1. Jan. 1--Polish immigrant Eugeniusz Koss, 49, is murdered New Year’s night at Harbor Regional Park during a robbery attempt. An 18-year-old Carson gang member suspected of Koss’ murder is shot and killed by police a month later during a similar attack in Baldwin Park.

Advertisement

2. Jan. 7--Longshoreman Johnny Healy, 49, a San Pedro resident who liked to hang out in the streets, is killed. Angelo Regino, 18, a reputed Rancho San Pedro gang member, is charged in the killing. He pleads not guilty.

3. Feb. 1--Jaime Gama, 14, of Wilmington, is murdered just across the street from his home when a carload of youths believed to be gang members from east Wilmington fire two shots at Gama who is among a group hanging out on the west side. Police arrest four teen-agers in the killing.

4. Feb. 7--Jose Pepe (Peps) Blanco, an East Side Wilmas (Wilmington) gang member, is stopped by a group of youths while driving through the west side. Blanco, 17, is shot and killed after declaring his allegiance to his neighborhood. Police say the murder is retaliation for Gama’s death.

5. Feb. 19--Gregory Collins, 27, of Wilmington, is killed by Sean White, 21, a reputed Compton gang member, who faces trial for murder. Collins and White fight, and Collins is stabbed. White was defending himself, his lawyer says.

6. Feb. 26--Joseph Banzali, 23, of Van Nuys, takes a friend for a ride in his old neighborhood east of Torrance, where he offers a ride to two young men. A carload of gang members, believed to be from Harbor City, shoots at Banzali’s car as he makes a U-turn at the Normandale Recreation Center. Banzali is killed.

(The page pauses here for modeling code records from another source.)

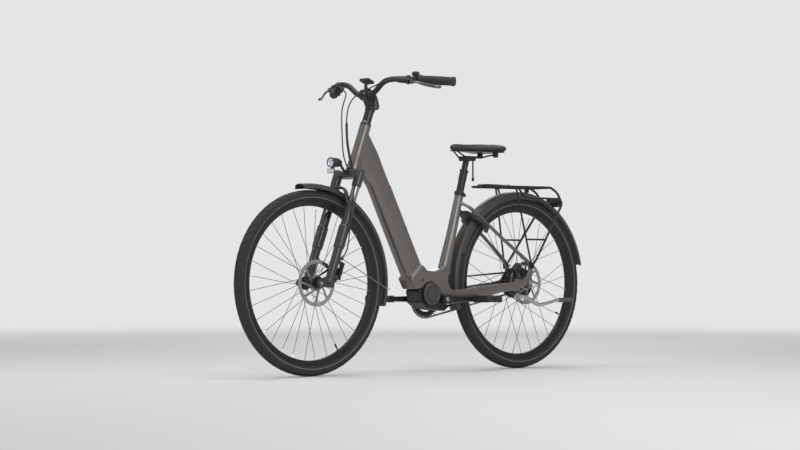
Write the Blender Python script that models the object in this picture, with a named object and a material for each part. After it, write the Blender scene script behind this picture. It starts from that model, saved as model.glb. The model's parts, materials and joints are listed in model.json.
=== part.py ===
"""Step-through electric city bicycle with a mid motor, hub gear, chain, disc brakes, guards and a rack.

Run with: blender --background --python part.py
Units are metres. The front of the bicycle points along +X, its left side along +Y and +Z is up.
Shapes are written from the rear axle, and one empty then moves the whole bicycle over the origin.
"""

import bmesh
import bpy
from math import asin, atan2, cos, pi, radians, sin
from mathutils import Matrix, Vector

# Overall sizes
WHEELBASE = 1.125
TYRE_RADIUS = 0.358
TYRE_WIDTH = 0.047
TYRE_HEIGHT = 0.0405
RIM_WIDTH = 0.025
RIM_DEPTH = 0.021
RIM_WALL = 0.0017
WHEEL_SEGMENTS = 32
SPOKES = 32
SPOKE_WIDTH = 0.0021
HUB_SIDES = 12
ROTOR_RADIUS = 0.090
ROTOR_THICKNESS = 0.0019
FRONT_HUB_WIDTH = 0.110
REAR_HUB_WIDTH = 0.135
FRONT_ROTOR_INSET = 0.0150
REAR_ROTOR_INSET = 0.0155
FRONT_AXLE_RADIUS = 0.0075
REAR_AXLE_RADIUS = 0.0065
SEAT_GAP = 0.0003
RUNNING_GAP = 0.0010

# Steering
HEAD_TILT = radians(20.4)
HEAD_LENGTH = 0.192
HEAD_SIDES = 14
HEAD_RADIUS_LOW = 0.0275
HEAD_RADIUS_HIGH = 0.0225
STEERER_RADIUS = 0.0143
STEERER_ROOM = 0.0008
HEADSET_HEIGHT = 0.0045
UPPER_HEADSET_HEIGHT = 0.0145
CROWN_ABOVE_TYRE = 0.1304
FORK_RAKE = 0.0477
FORK_TRAVEL = 0.040
STANCHION_LENGTH = 0.225
LOWERS_DROP = 0.144
LEG_SIDE = 0.065
LEG_AHEAD = 0.012
STANCHION_RADIUS = 0.015
LEG_RADIUS = 0.0180
CALIPER_BOLTS = (0.050, 0.108)
EYELET_HEIGHT = 0.122
EYELET_SIDE = LEG_SIDE + 0.008
BAR_RADIUS = 0.0111
BAR_CLAMP_RADIUS = 0.0159
STEM_WALL = 0.0062
BAR_HALF_WIDTH = 0.365
GRIP_LENGTH = 0.145
GRIP_RADIUS = 0.0168
GRIP_SWEEP = radians(32.0)
BAR_RISE = 0.050
BAR_SIDES = 10
LEVER_PIN_RADIUS = 0.0024
LEG_SIDES = 10
POST_SIDES = 12

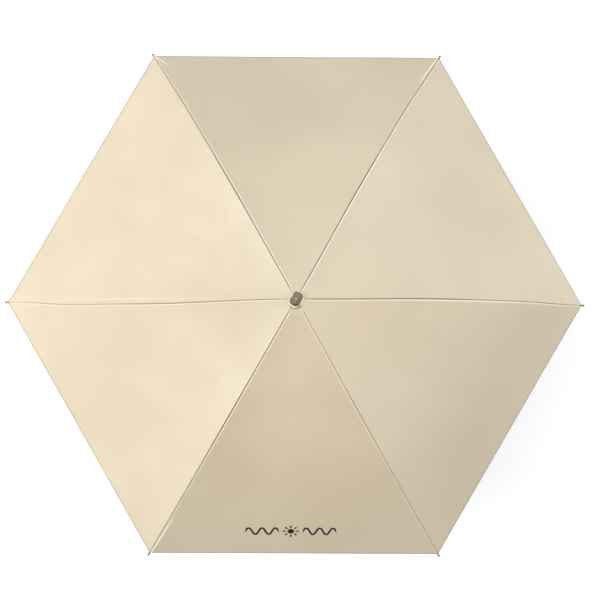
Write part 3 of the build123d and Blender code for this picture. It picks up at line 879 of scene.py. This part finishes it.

7. March 22--East Side Wilmas on March 18 strike back for Blanco’s death by shooting a hard-core west side gang member. He lives, but four days later, Rafael Pereda, 16, from east Wilmington, is shot and killed as he walks home from church. Police and gang members agree that Pereda had no gang affiliation. Police believe he was killed by west side gang members.

Advertisement

8. March 27--San Pedro and Carson gang members, relaxing in Peck Park, fight after exchanging insults. Robert Devoux, 24, of Carson is shot and killed. Family members insist that Devoux was not a gang member.